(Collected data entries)
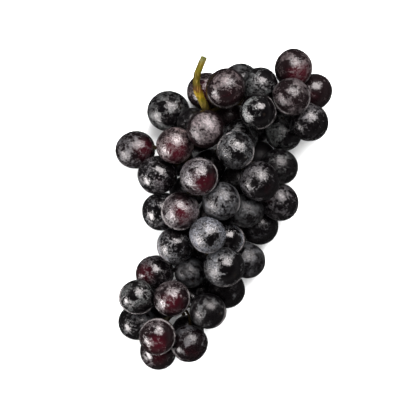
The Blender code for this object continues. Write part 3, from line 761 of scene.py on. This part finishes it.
def skin_material(name, dark, red):
    """Grape skin: dark, red in places, under patches of wax that is rubbed off here and there. Part
    of the wax level is painted light and shade, and thin bright lines near the rims are painted rim
    reflections.
    """
    material, shader, add = new_material(name)
    place = add("ShaderNodeTexCoord").outputs["Object"]
    wax, tint, red_share = split(add, stored(add, "skin"))
    scar, stem_mark, painted_rim = split(add, stored(add, "ends"))
    soft = stored(add, "soft", "Fac")
    clouds = noise(add, place, *CLOUDS)
    patches = noise(add, place, *PATCHES)
    blots = noise(add, place, *BLOTS)
    specks = noise(add, place, *SPECKS)
    grain = noise(add, place, *GRAIN)

    level = stirred(add, wax, clouds, CLOUD_WAX)
    level = stirred(add, level, patches, PATCH_WAX)
    level = stirred(add, level, specks, SPECK_WAX)
    haze = remap(add, level, *HAZE_LEVELS)
    red_part = remap(add, stirred(add, red_share, clouds, RED_CLOUDS), *RED_LEVELS)
    red_part = times(add, red_part, remap(add, red_share, *RED_EDGE))
    film = remap(add, level, *FILM_LEVELS)
    film = times(add, film, remap(add, blots, *BLOT_RUBS))
    film = times(add, film, remap(add, specks, *SPECK_RUBS, smooth=False))
    film = times(add, film, remap(add, grain, *GRAIN_RUBS, smooth=False))
    film = times(add, film, minus(add, 1.0, times(add, red_part, RED_CLEARS)))

    flesh = blend(add, remap(add, tint, *BROWN_TINTS), dark, BROWN_SKIN)
    flesh = blend(add, red_part, flesh, red)
    thin_wax = ramp(add, tint, THIN_WAX)
    thick_wax = ramp(add, tint, THICK_WAX)
    wax_colour = blend(add, remap(add, level, *THICK_LEVELS), thin_wax, thick_wax)
    colour = blend(add, times(add, film, FILM_SHARE), flesh, wax_colour)
    colour = blend(add, times(add, scar, MARK_SHARE), colour, SCAR_COLOUR)
    colour = blend(add, times(add, stem_mark, MARK_SHARE), colour, STEM_MARK_COLOUR)
    # painted rim reflections: thin bright lines mixed into the colour
    painted_rim = times(add, painted_rim, remap(add, patches, *PAINTED_RIM_BREAKS))
    feed(shader, "Base Color", blend(add, painted_rim, colour, PAINTED_RIM_COLOUR))

    grit = stirred(add, 0.0, specks, SPECK_ROUGHNESS)
    grit = stirred(add, grit, grain, GRAIN_ROUGHNESS)
    grit = times(add, grit, remap(add, haze, 0.0, 1.0, BARE_GRIT, 1.0))
    roughness = plus(add, BARE_ROUGHNESS, times(add, haze, HAZE_ROUGHNESS))
    roughness = plus(add, plus(add, roughness, grit), times(add, soft, SOFT_ROUGHNESS))
    feed(shader, "Roughness", roughness)
    feed(shader, "IOR", SKIN_IOR)
    feed(shader, "Specular Tint", SKIN_SPECULAR)
    shine = plus(add, BARE_SHINE, times(add, haze, HAZE_SHINE))
    shine = times(add, shine, minus(add, 1.0, times(add, soft, SOFT_SHINE)))
    feed(shader, "Specular IOR Level", shine)

    speck_rise = plus(add, SPECK_RISE, times(add, haze, HAZE_SPECK_RISE))
    grain_rise = times(add, haze, HAZE_GRAIN_RISE)
    height = plus(add, times(add, film, FILM_RISE), times(add, specks, speck_rise))
    height = plus(add, height, times(add, grain, grain_rise))
    set_relief(add, shader, height, *SKIN_RELIEF)
    return material


def stalk_material():
    """Fresh stalk: yellow-green and olive, brown at its node, streaked, with a green cut end."""
    material, shader, add = new_material("stalk_bark")
    place = add("ShaderNodeTexCoord").outputs["Object"]
    across, up_stalk, _ = split(add, place)
    streaked = add("ShaderNodeMapping", {"Vector": place, "Scale": STREAK_SCALE}).outputs["Vector"]
    streaks = noise(add, streaked, *STREAKS)
    spots = noise(add, place, *SPOTS)
    fibres = noise(add, place, *FIBRES)

    along = remap(add, up_stalk, *STALK_SPAN, smooth=False)
    along = minus(add, along, times(add, remap(add, across, *SIDE_STEMS), SIDE_BROWN))
    along = stirred(add, along, spots, SPOT_SHIFT)
    colour = ramp(add, along, STALK_COLOURS)
    colour = blend(add, remap(add, streaks, *DARK_STREAKS), colour, DARK_STREAK)
    light = times(add, remap(add, streaks, *LIGHT_STREAKS), remap(add, along, *FRESH_PART))
    feed(shader, "Base Color", blend(add, light, colour, LIGHT_STREAK))
    feed(shader, "Roughness", remap(add, spots, *STALK_ROUGHNESS))
    feed(shader, "Specular IOR Level", STALK_SPECULAR)
    height = plus(add, streaks, times(add, fibres, FIBRE_RISE))
    set_relief(add, shader, height, *STALK_RELIEF)
    return material


def make_floor():
    """A plain pale floor."""
    mesh = bpy.data.meshes.new("floor")
    signs = ((-1, -1), (1, -1), (1, 1), (-1, 1))
    corners = [(x * FLOOR_HALF, y * FLOOR_HALF, 0.0) for x, y in signs]
    mesh.from_pydata(corners, [], [(0, 1, 2, 3)])
    material, shader, _ = new_material("floor_pale")
    feed(shader, "Base Color", FLOOR_COLOUR)
    feed(shader, "Roughness", FLOOR_ROUGHNESS)
    feed(shader, "Specular IOR Level", FLOOR_SPECULAR)
    mesh.materials.append(material)
    floor = bpy.data.objects.new("floor", mesh)
    floor.visible_glossy = False
    bpy.context.scene.collection.objects.link(floor)


def make_lamp(name, way, distance, size, power):
    """A rectangular soft light that points at the bunch."""
    light = bpy.data.lights.new(name, "AREA")
    light.shape = "RECTANGLE"
    light.size, light.size_y = size
    light.energy = power
    lamp = bpy.data.objects.new(name, light)
    way = Vector(way).normalized()
    lamp.location = Vector(AIM) + way * distance
    lamp.rotation_mode = "QUATERNION"
    lamp.rotation_quaternion = way.to_track_quat("Z", "Y")
    bpy.context.scene.collection.objects.link(lamp)
    return lamp


def make_world():
    """Pale surroundings low down and a dark room above."""
    world = bpy.data.worlds.new("studio")
    world.use_nodes = True
    bpy.context.scene.world = world
    nodes = world.node_tree.nodes
    place = nodes.new("ShaderNodeTexCoord")
    parts = nodes.new("ShaderNodeSeparateXYZ")
    rise = nodes.new("ShaderNodeMapRange")
    light = nodes.new("ShaderNodeValToRGB")
    fill_ramp(light, [(height, (level, level, level)) for height, level in SURROUNDINGS])
    feed(parts, "Vector", place.outputs["Generated"])
    feed(rise, "From Min", -1.0)
    feed(rise, "Value", parts.outputs["Z"])
    feed(light, "Fac", rise.outputs["Result"])
    feed(nodes["Background"], "Color", light.outputs["Color"])


def make_camera():
    """Straight above, with a long lens."""
    data = bpy.data.cameras.new("view")
    data.sensor_width = SENSOR
    data.lens = SENSOR * VIEW_DISTANCE / (PIXEL * VIEW_SIDE * MM)
    data.clip_end = VIEW_END
    camera = bpy.data.objects.new("view", data)
    camera.location = (VIEW_AIM[0] * MM, VIEW_AIM[1] * MM, VIEW_LEVEL * MM + VIEW_DISTANCE)
    bpy.context.scene.collection.objects.link(camera)
    bpy.context.scene.camera = camera


def main():
    """Dresses every solid, and sets the floor, the lights and the camera."""
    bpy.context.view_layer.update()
    slots = {part["node"]: part["material_slot"] for part in frame["record"]["subparts"]}
    names = sorted(node for node in slots if node != "stalk")
    balls = [fit_ball(node_points(name)) for name in names]
    middles = np.array([middle for middle, _ in balls])
    radii = np.array([radius for _, radius in balls])
    axes = stem_ways(middles)
    grid = berry_grid()
    skins = {slot: skin_material(*look) for slot, look in SKINS.items()}
    for number, name in enumerate(names):
        berry = make_berry(number, middles, radii, axes[number], grid, skins[slots[name]])
        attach(berry, "root")
        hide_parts(name)
    stalk = make_stalk(middles, radii, stalk_material())
    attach(stalk, "root")
    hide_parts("stalk")
    make_floor()
    make_lamp("window_light", KEY_WAY, KEY_DISTANCE, KEY_SIZE, KEY_POWER)
    make_lamp("top_light", TOP_WAY, TOP_DISTANCE, TOP_SIZE, TOP_POWER)
    fill = make_lamp("fill_light", (0.0, 0.0, 1.0), FILL_HEIGHT, FILL_SIZE, FILL_POWER)
    fill.visible_glossy = False
    make_world()
    make_camera()
    view = bpy.context.scene.view_settings
    view.view_transform = "Standard"
    view.exposure = EXPOSURE
    view.gamma = GAMMA
    bpy.context.view_layer.update()


with open("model.json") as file:
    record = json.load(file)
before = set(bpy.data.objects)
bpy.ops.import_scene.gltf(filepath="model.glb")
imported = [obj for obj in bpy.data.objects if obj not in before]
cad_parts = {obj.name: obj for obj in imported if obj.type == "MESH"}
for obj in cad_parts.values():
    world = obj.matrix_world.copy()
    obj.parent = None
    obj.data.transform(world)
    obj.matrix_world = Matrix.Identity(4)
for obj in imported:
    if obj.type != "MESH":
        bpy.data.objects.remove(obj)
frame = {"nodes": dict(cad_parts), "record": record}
main()
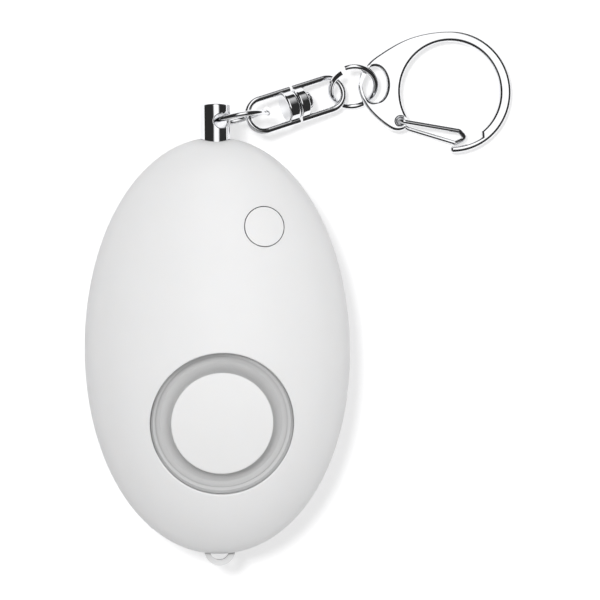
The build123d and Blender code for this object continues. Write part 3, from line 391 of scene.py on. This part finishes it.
def hook_plane():
    """Middle plane of the hook, which is the plane of its gate's swing: origin and three axes."""
    swing = next(joint for joint in frame["joints"] if joint["name"] == "gate_open")
    up = Vector(swing["axis"]).normalized()
    along = Vector((0, 1, 0))
    return Vector(swing["pos_m"]), along.cross(up), along, up


def cut_outlines(shown, origin, across, along, up):
    """Closed outlines in which a plane cuts a node, as points in that plane."""
    cut = bmesh.new()
    cut.from_mesh(shown.data)
    bmesh.ops.remove_doubles(cut, verts=cut.verts, dist=HOOK_WELD)
    bmesh.ops.bisect_plane(cut, geom=cut.verts[:] + cut.edges[:] + cut.faces[:], plane_co=origin,
                           plane_no=up, clear_inner=True, clear_outer=True)
    outlines = []
    left = set(cut.verts)
    while left:
        here = min(left, key=lambda vert: tuple(vert.co))
        outline = []
        while here is not None:
            left.discard(here)
            outline.append(((here.co - origin).dot(across), (here.co - origin).dot(along)))
            near = [edge.other_vert(here) for edge in here.link_edges]
            here = next((vert for vert in near if vert in left), None)
        outlines.append(outline)
    cut.free()
    return outlines


def add_hook():
    """Filled outline with rounded edges, in place of the CAD hook."""
    origin, across, along, up = hook_plane()
    shape = bpy.data.curves.new("hook_body", "CURVE")
    shape.dimensions = "2D"
    shape.fill_mode = "BOTH"
    for outline in cut_outlines(frame["nodes"]["snap_hook"], origin, across, along, up):
        spline = shape.splines.new("POLY")
        spline.points.add(len(outline) - 1)
        for point, (x, y) in zip(spline.points, outline):
            point.co = (x, y, 0, 1)
        spline.use_cyclic_u = True
    shape.bevel_depth = HOOK_ROUND
    shape.bevel_resolution = HOOK_ROUND_STEPS
    shape.offset = -HOOK_ROUND
    shape.extrude = HOOK_THICKNESS / 2 - HOOK_ROUND
    drawn = add_object("hook_outline", shape)
    bpy.context.view_layer.update()
    graph = bpy.context.evaluated_depsgraph_get()
    mesh = bpy.data.meshes.new_from_object(drawn.evaluated_get(graph))
    bpy.data.objects.remove(drawn)
    turn = Matrix((across, along, up)).transposed().to_4x4()
    mesh.transform(Matrix.Translation(origin) @ turn)
    mesh.shade_smooth()
    return add_object("hook_body", mesh)


def curve_points(corners):
    points = interpolate_bezier(*[Vector((x, y, 0)) for x, y in corners], COVER_STEPS)
    return [(point.x, point.y) for point in points]


def add_cover():
    """The cover's profile, turned round the siren's axis."""
    profile = (COVER_DISC + curve_points(COVER_BAND) + curve_points(COVER_WALL)[1:] + COVER_UNDER)
    place = Matrix.Translation(COVER_PLACE) @ Matrix.Rotation(COVER_LEAN, 4, "X")
    turned = bmesh.new()
    rings = []
    for radius, drop in profile:
        spots = COVER_TURNS if radius else 1
        ring = []
        for spot in range(spots):
            angle = math.tau * spot / spots
            point = Vector((radius * math.cos(angle), radius * math.sin(angle), -drop)) * MM
            ring.append(turned.verts.new(place @ point))
        rings.append(ring)
    for inner, outer in zip(rings, rings[1:]):
        for spot in range(COVER_TURNS):
            following = spot + 1
            corners = [inner[spot % len(inner)], outer[spot % len(outer)],
                       outer[following % len(outer)], inner[following % len(inner)]]
            # The two corners at the axis are one point there
            turned.faces.new(list(dict.fromkeys(corners)))
    bmesh.ops.recalc_face_normals(turned, faces=turned.faces)
    mesh = bpy.data.meshes.new("siren_cover")
    turned.to_mesh(mesh)
    turned.free()
    mesh.shade_smooth()
    mesh.set_sharp_from_angle(angle=COVER_CREASE)
    return add_object("siren_cover", mesh)


add_camera()
finishes = {name: surface(name, **look) for name, look in FINISHES.items()}
dress_nodes(finishes)

hook_body = add_hook()
hook_body.data.materials.append(finishes["bright_chrome"])
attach(hook_body, "hook")
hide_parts("snap_hook")

siren_cover = add_cover()
siren_cover.data.materials.append(finishes["white_cover"])
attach(siren_cover, "housing")
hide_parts("speaker_cover")

add_floor()
add_world()
add_key()

bpy.context.scene.view_settings.view_transform = "Standard"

◆ **Short problem**:
From the records above, extract exactly and only the lines that begin at the line with "The build123d and" and stop after the line with "along.cross(up), along, up".

◆ **Completed task**:
The build123d and Blender code for this object continues. Write part 3, from line 391 of scene.py on. This part finishes it.
def hook_plane():
    """Middle plane of the hook, which is the plane of its gate's swing: origin and three axes."""
    swing = next(joint for joint in frame["joints"] if joint["name"] == "gate_open")
    up = Vector(swing["axis"]).normalized()
    along = Vector((0, 1, 0))
    return Vector(swing["pos_m"]), along.cross(up), along, up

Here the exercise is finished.